===== RECORDS FOR THIS TASK =====
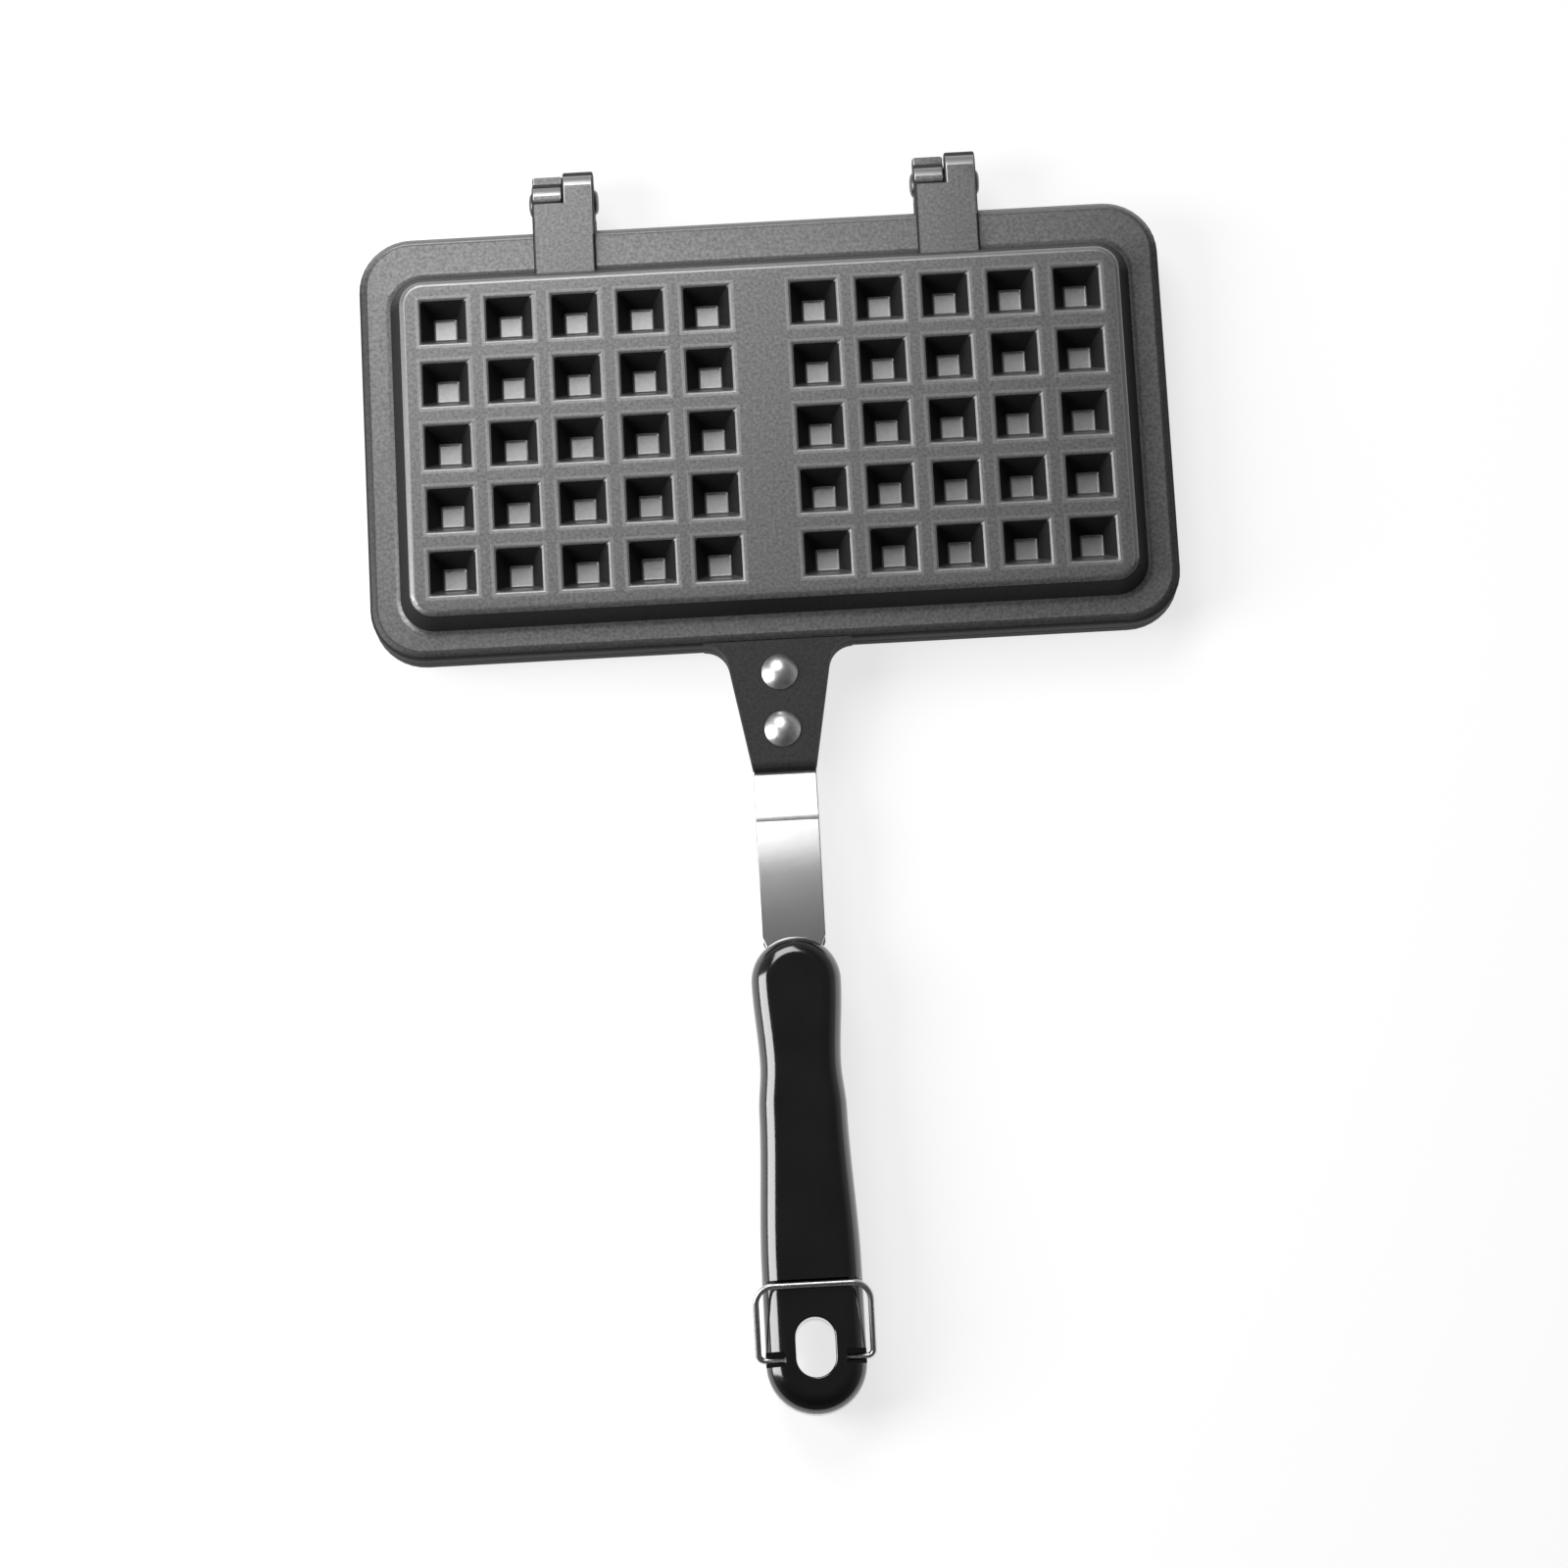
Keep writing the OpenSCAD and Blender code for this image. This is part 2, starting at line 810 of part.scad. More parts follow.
=====
===== RECORDS FOR THIS TASK =====
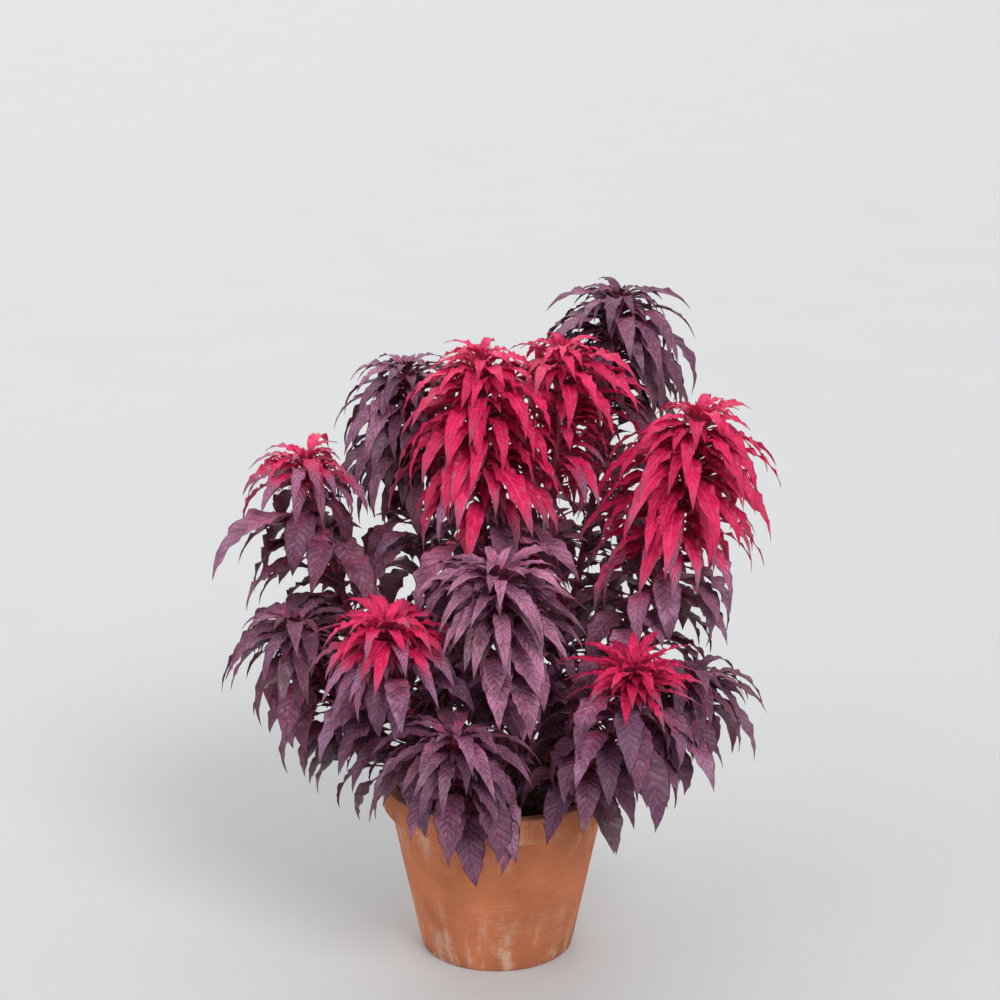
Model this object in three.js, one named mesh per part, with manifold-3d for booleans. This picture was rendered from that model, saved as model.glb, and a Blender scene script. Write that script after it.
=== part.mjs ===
=====
===== RECORDS FOR THIS TASK =====
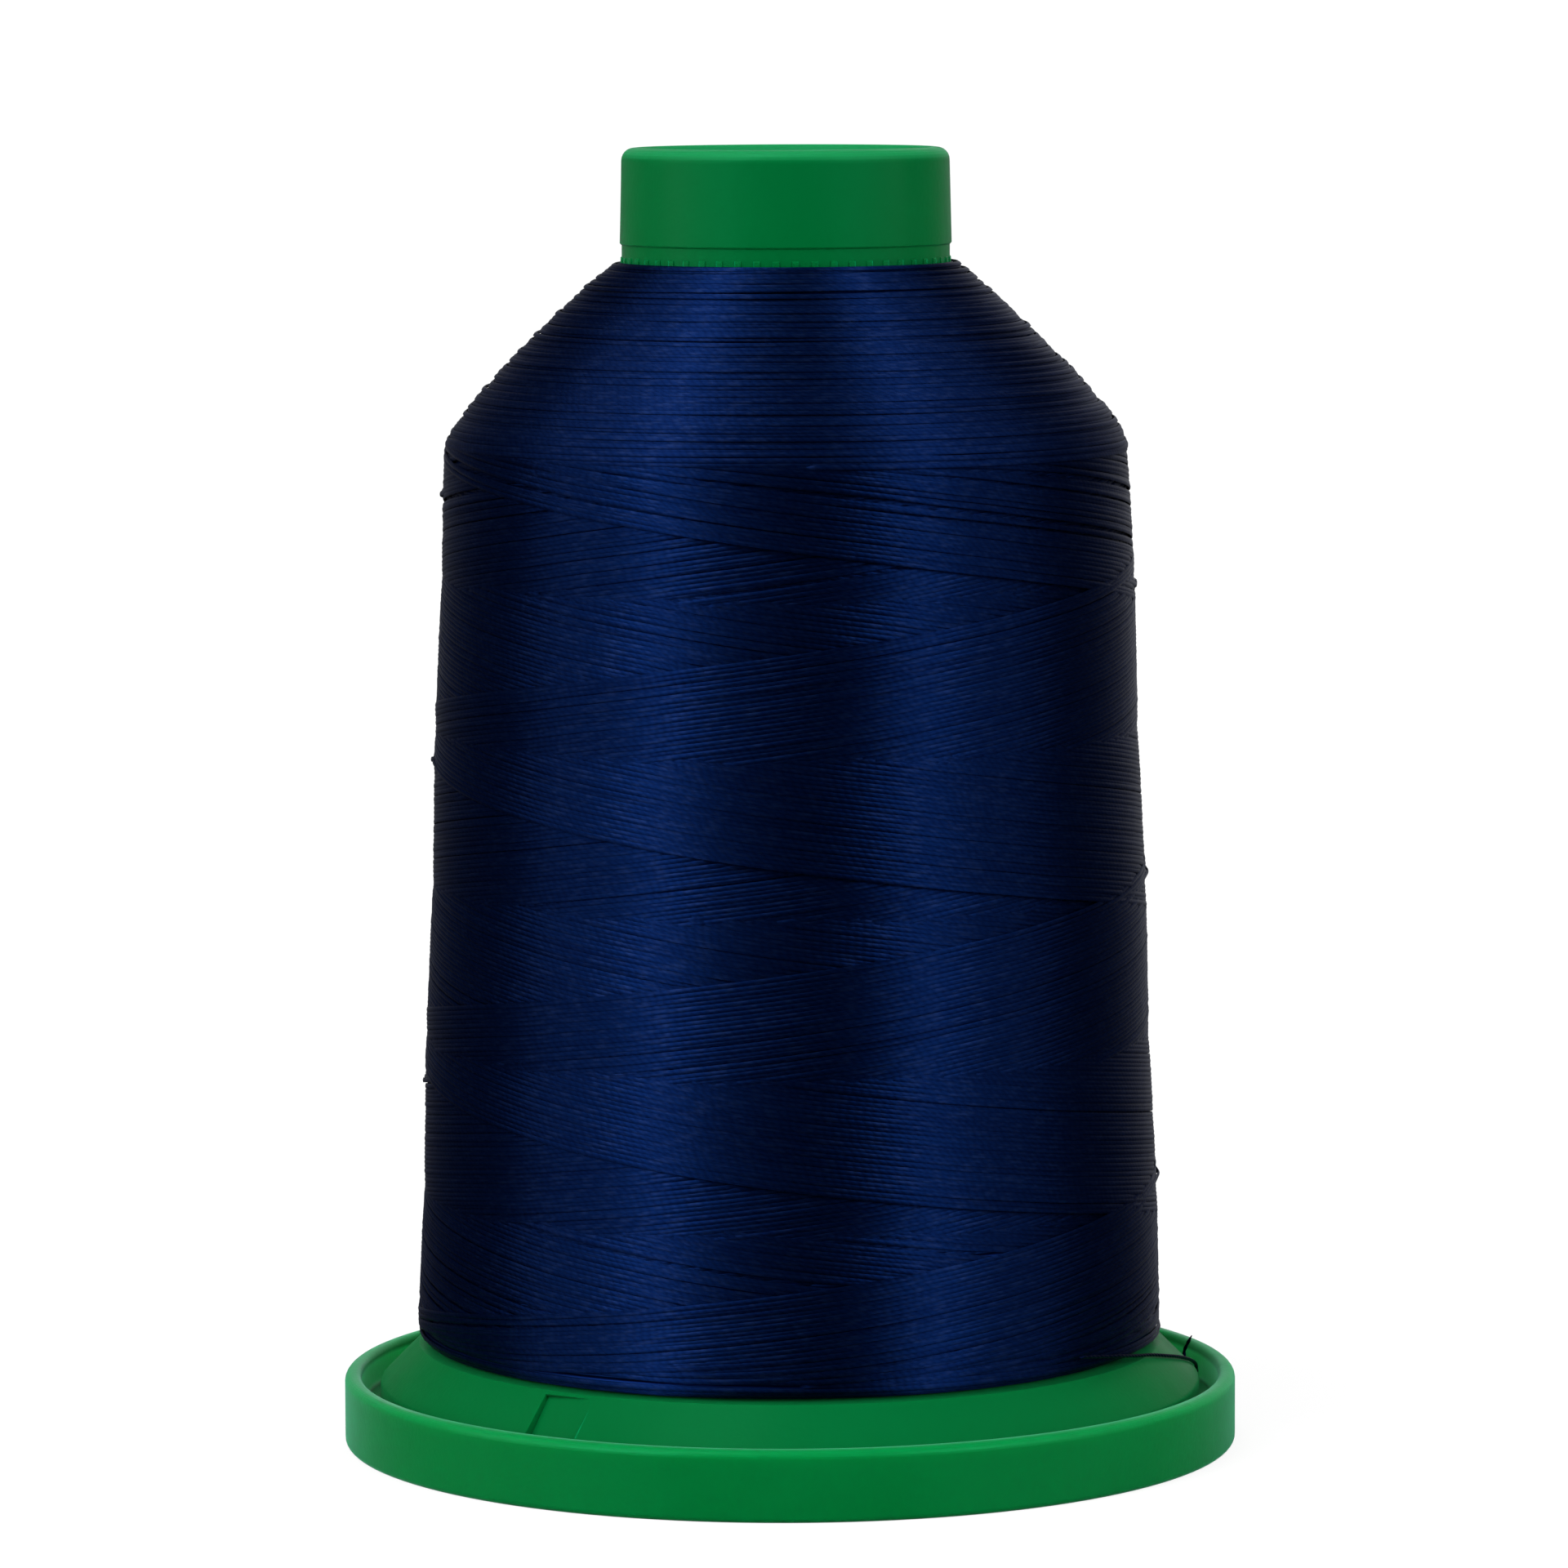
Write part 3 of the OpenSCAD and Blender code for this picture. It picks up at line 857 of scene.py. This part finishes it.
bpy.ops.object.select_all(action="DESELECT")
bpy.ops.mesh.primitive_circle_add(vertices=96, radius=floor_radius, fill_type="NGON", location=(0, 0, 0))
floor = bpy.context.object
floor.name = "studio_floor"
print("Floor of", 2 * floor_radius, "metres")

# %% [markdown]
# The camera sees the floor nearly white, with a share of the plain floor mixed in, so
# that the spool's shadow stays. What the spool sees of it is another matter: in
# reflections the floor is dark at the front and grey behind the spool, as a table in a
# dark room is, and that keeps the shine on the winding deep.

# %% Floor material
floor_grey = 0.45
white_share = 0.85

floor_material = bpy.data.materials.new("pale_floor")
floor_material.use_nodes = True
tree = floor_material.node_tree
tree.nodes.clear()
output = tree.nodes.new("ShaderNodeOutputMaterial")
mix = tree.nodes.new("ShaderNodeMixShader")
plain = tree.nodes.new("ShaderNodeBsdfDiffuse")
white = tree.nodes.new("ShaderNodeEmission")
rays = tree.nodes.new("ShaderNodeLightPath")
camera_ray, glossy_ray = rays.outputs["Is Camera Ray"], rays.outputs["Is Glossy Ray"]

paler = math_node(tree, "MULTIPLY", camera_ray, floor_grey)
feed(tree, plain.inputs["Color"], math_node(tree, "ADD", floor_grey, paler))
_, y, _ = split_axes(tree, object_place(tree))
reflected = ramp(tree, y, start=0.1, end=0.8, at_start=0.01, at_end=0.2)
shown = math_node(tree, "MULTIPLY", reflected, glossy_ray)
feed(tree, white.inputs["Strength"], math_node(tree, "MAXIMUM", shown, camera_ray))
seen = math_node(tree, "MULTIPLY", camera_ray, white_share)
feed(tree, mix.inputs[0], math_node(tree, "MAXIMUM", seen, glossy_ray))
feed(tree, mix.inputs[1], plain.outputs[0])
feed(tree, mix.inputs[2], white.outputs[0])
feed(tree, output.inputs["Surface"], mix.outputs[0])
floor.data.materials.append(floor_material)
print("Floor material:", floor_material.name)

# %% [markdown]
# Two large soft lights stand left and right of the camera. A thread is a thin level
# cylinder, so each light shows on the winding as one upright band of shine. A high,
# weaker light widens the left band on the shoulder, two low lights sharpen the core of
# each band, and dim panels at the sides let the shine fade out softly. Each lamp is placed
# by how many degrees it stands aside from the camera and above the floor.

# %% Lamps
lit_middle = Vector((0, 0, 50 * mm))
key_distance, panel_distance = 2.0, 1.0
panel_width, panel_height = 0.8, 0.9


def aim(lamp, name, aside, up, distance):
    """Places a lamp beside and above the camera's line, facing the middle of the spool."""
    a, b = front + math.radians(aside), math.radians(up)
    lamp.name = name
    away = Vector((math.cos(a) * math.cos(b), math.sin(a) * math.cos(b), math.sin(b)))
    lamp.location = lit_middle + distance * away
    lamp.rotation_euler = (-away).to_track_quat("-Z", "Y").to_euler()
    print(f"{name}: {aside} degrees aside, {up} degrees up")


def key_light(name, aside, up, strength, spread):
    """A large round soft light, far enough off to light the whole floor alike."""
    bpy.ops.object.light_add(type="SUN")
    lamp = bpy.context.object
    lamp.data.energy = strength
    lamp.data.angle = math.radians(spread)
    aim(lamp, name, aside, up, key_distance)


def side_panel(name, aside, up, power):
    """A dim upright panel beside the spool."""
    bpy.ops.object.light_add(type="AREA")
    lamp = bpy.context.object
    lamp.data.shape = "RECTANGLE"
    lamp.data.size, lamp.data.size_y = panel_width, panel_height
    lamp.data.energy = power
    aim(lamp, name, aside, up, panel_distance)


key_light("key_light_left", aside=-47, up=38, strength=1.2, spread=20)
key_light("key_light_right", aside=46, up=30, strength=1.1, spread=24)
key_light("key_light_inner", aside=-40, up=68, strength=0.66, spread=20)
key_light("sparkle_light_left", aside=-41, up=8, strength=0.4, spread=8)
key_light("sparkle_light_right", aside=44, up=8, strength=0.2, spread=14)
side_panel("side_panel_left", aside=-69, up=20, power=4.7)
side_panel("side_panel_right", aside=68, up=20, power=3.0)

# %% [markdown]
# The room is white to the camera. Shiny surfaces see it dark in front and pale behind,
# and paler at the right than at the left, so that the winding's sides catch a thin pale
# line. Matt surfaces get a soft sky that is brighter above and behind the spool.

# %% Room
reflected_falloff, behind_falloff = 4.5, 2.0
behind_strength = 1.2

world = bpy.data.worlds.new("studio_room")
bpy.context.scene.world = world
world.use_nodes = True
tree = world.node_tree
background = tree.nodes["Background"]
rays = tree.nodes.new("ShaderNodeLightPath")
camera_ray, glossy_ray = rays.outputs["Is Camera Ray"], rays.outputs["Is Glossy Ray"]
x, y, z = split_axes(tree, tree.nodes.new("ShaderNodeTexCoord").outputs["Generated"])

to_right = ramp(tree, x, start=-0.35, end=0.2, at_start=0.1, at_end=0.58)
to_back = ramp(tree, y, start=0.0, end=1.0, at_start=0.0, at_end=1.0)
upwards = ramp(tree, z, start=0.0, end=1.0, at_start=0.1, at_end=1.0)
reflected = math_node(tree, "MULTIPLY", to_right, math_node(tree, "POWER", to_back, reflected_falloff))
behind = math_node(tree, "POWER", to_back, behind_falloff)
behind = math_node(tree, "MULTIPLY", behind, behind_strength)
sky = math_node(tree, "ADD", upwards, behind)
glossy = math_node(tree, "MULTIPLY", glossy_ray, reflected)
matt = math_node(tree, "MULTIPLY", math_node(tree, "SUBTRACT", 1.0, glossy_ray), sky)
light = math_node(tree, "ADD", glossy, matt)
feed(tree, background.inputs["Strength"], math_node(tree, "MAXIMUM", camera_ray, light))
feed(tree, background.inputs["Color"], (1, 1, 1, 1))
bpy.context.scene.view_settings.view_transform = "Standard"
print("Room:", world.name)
=====
[TO DO]: Look back at the data above. Transcribe exactly the lines starting at the line that contains "Write part 3" and ending at the line that contains "white_share = 0.85".

[EXPECTED ANSWER]:
Write part 3 of the OpenSCAD and Blender code for this picture. It picks up at line 857 of scene.py. This part finishes it.
bpy.ops.object.select_all(action="DESELECT")
bpy.ops.mesh.primitive_circle_add(vertices=96, radius=floor_radius, fill_type="NGON", location=(0, 0, 0))
floor = bpy.context.object
floor.name = "studio_floor"
print("Floor of", 2 * floor_radius, "metres")

# %% [markdown]
# The camera sees the floor nearly white, with a share of the plain floor mixed in, so
# that the spool's shadow stays. What the spool sees of it is another matter: in
# reflections the floor is dark at the front and grey behind the spool, as a table in a
# dark room is, and that keeps the shine on the winding deep.

# %% Floor material
floor_grey = 0.45
white_share = 0.85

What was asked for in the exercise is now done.